## [Information provided]
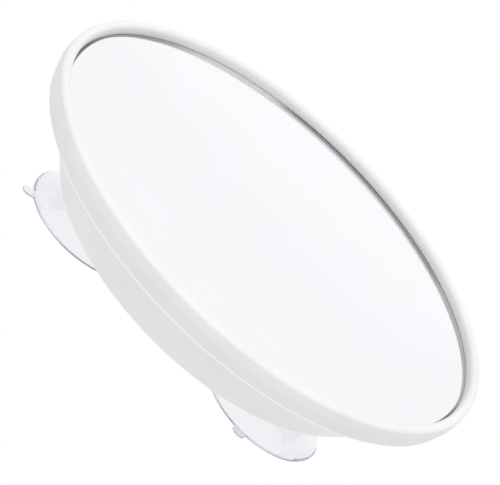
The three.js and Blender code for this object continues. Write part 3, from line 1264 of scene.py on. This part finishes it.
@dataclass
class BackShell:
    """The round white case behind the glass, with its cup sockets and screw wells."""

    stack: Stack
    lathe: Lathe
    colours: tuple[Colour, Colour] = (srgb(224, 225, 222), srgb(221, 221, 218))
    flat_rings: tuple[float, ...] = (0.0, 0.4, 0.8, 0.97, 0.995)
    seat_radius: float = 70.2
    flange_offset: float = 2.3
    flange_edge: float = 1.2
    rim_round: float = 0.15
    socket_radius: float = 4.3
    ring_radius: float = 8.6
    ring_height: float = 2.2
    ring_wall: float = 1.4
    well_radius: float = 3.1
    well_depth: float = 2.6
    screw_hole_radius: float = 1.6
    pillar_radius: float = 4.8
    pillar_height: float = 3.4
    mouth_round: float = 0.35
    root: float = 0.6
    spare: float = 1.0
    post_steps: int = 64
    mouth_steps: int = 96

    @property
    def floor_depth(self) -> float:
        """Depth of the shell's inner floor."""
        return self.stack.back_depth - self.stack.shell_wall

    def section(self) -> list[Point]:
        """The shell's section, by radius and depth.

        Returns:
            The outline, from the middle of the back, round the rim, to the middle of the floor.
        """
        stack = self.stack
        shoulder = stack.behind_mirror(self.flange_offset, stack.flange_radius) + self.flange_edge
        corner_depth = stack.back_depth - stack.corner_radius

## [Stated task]
Write out, unaltered, the lines from the opening of the listing through the line that includes "round white case".

## [Expected answer]
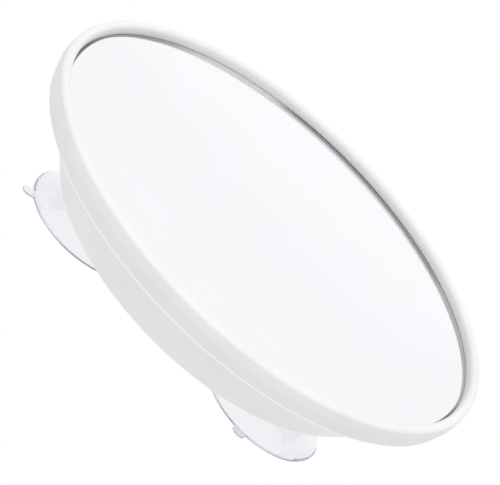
The three.js and Blender code for this object continues. Write part 3, from line 1264 of scene.py on. This part finishes it.
@dataclass
class BackShell:
    """The round white case behind the glass, with its cup sockets and screw wells."""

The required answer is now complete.